In our model, the arrival of data packets from the network is an asynchronous
event, and therefore, we cannot directly probe the source code for
measuring the software overhead associated to the reception event.
Consequently, we have to rely on indirect probing. Observe that without
the support of programmable network co-processor, dispatching of arrived
packets has to be carried out by the receiver host processor. This
is because of the protection reason, moving data across address spaces
should be handled by privilege process only. As the host processor
is engaged during message reception, other execution flows would be
affected. Based on this observation, consider if we know about the
expected execution time of a particular computation segment.

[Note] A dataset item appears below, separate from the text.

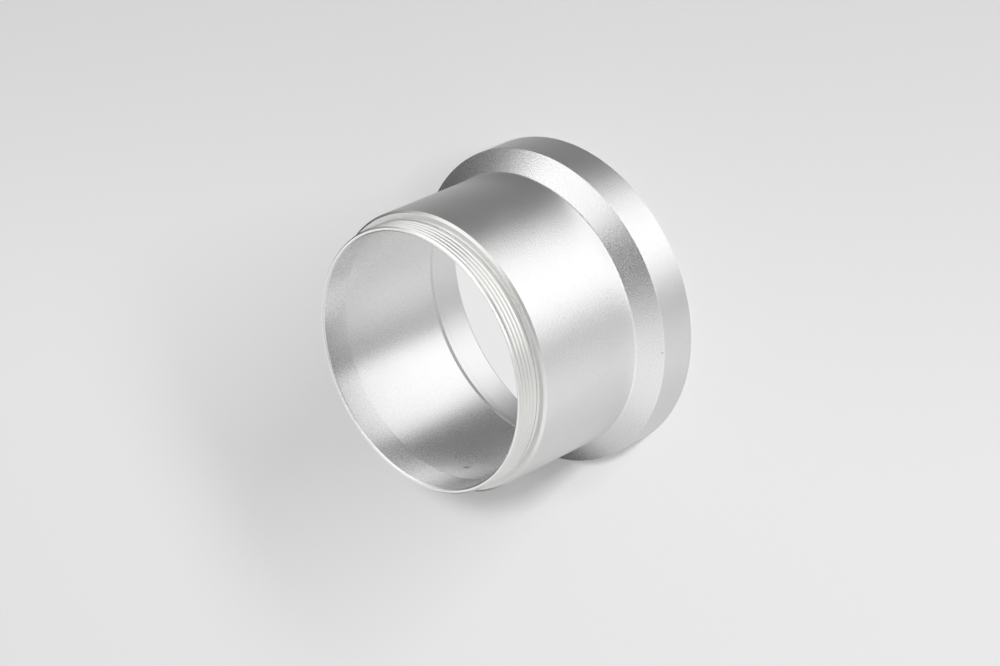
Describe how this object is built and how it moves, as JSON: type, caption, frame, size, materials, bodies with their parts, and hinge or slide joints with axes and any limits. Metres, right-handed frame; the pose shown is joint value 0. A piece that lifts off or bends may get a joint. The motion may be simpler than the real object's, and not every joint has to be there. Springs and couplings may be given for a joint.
{
  "type": "lens mount adapter",
  "caption": "Turned aluminium lens mount adapter tube with an external thread at its mouth and a plain lens socket in its bevelled flange.",
  "frame": {"origin": "centre of the flange's end face, the face that the adapter stands on", "axes": "+Z along the optical axis, from the flange towards the threaded mouth"},
  "size_m": [0.0556, 0.0554, 0.036],
  "materials": {
    "adapter_tube": "blasted and clear anodised satin, with bright machined thread and mouth rim"
  },
  "bodies": {
    "root": {"adapter_tube": "adapter_tube"}
  },
  "joints": []
}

And on
a particular run of this computation segment, there is message reception
happened in the background, we would expect to observe a remarkable
increase in execution time. Thence, we have devised a technique to
indirectly measure the software overhead associated to any message
reception. In summary, Algorithm 6 presents the pseudocode
for our microbenchmark.
Our technique to measure is quite straightforward. As we need to detect whether a message (packet) has arrived, we have to poll for the data arrival. Thus, we use the polling action to be the computation segment. However, if the software overhead associated to this receive call is too large, we should devise other lightweight computation segment. First, we have to measure the expected execution time of this computation segment, as well as the round trip time for current message size. In our pseudocode, we just take the average of these measurements, but we can adopt stringent statistical test to get more accurate value. Then we run another pingpong-like test to obtain a set of measurements. After the master node sends out one message, it immediately evaluates how long has the host processor been engaged in polling for message arrival. It records the maximum time spent in each run until it receives a message. To filter out noise measurements, we use our baseline measurements to select possible candidates. This pingpong-like process is running for many times until we obtain a sufficient large sample size. Then the collected dataset is processed by some statistical routine to extract the information we need.